Risks of regionalisation of international trade from protectionist measures
In the short term, the risks generated by the trade dispute between the United States and China seem less acute. The priority for both economies in 2020 has been to support the recovery. On the other hand, the new US administration may take a less confrontational stance, although disagreements over intellectual property protection, technology transfer or industrial policies may persist. Following the health crisis, a number of mature economies should also try to reduce their dependency on external supplies in certain areas considered strategic, which could lead to trade regionalisation. This has led to both the renegotiation of a number of trade agreements and the establishment of regional agreements (such as the Asia-Pacific Free Trade Agreement).

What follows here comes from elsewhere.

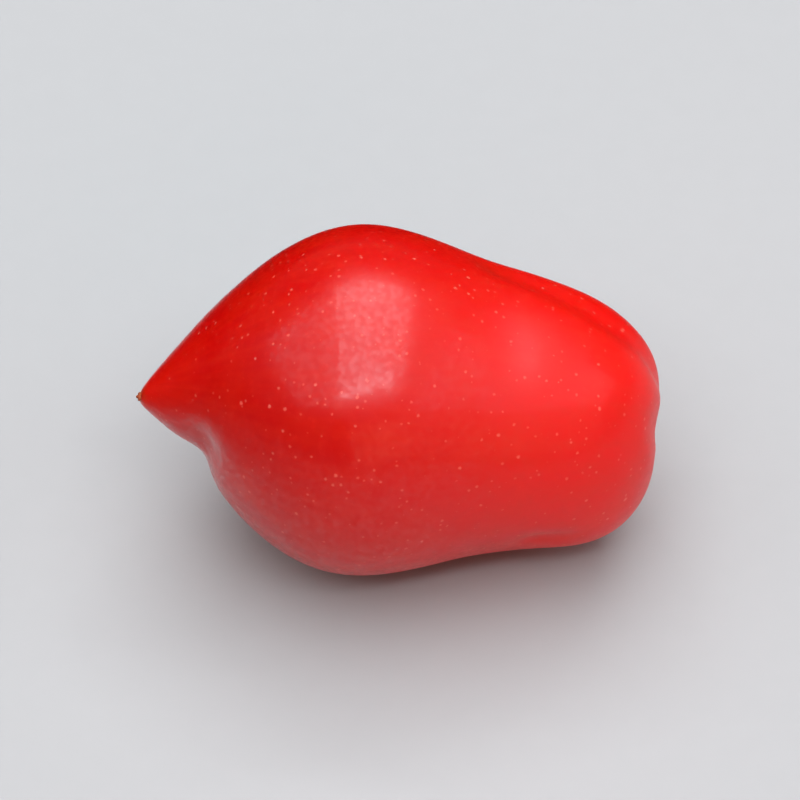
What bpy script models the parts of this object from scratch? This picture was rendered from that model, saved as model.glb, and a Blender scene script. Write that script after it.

Tensions related to trade and globalisation are therefore likely to persist in the coming years, which is likely to hold back global growth by weighing on the volumes traded, disrupting production chains and adversely affecting the confidence of agents and financial markets.
Laws and regulations applicable to financial institutions
Recent and future changes in the laws and regulations applicable to financial institutions may have a significant impact on the Bank. Measures that were recently adopted or which are (or whose application measures are) still projects, that have or are likely to have an impact on the Bank notably include:
■ prudential regulations: with the finalisation of Basel 3 published by the Basel Committee in December 2017, supplemented by the fundamental review of the trading book (FRTB) in January 2019 and of CVA risk (Credit Value Adjustment) in July 2020, which introduces a revision of the credit risk, operational risk, market risk and CVA risk measurement in the calculation of risk-weighted assets. The new Basel framework also provides for the gradual introduction of an overall floor which will be based on standardised approaches. These measures are due to come into force once they are transposed into European law. In addition, the application of certain provisions of CRD 5 and CRR 2, voted in May 2019, has not yet been finalised;
■ the Directive of 16 April 2014 related to deposit guarantee systems and its delegated and implementing acts, the Directive of 15 May 2014 (BRRD) and its revision on 20 May 2019 (BRRD 2) establishing a bank recovery and resolution framework and the anticipation of future MREL requirements (see MREL paragraph in section 5.2 Capital Management and capital adequacy), the Single Resolution Mechanism establishing the Single Resolution Council and the Single Resolution Fund;
■ the Final Rule by the US Federal Reserve imposing tighter prudential rules on the US transactions of large foreign banks, notably the obligation to create a separate intermediary holding company in the US (capitalised and subject to regulation) to hold their US subsidiaries;
■ the regulation of over-the-counter derivative activities pursuant to Title VII of the Dodd-Frank Wall Street Reform and Consumer Protection Act and the European Market Infrastructure Regulation (EMIR) in Europe, notably margin requirements for non-cleared derivative products, transparency and reporting requirements for derivatives transactions in securities; as well as the obligation to set off certain derivatives traded over the counter by clearing houses;
■ the new regulations on financial instruments MiFID 2 and MiFIR;
■ the General Data Protection Regulation (GDPR), which came into force on 25 May 2018. This Regulation aims to move the European data confidentiality environment forward and improve personal data protection within the European Union. Businesses run the risk of severe penalties if they do not comply with the standards set by the GDPR. This regulation applies to all banks and companies providing services to European citizens.
For a more detailed description, see risk factor 6.1 Laws and regulations adopted in recent years, particularly in response to the global financial crisis, as well as new legislative proposals, may materially impact the BNP Paribas Group and the financial and economic environment in which it operates.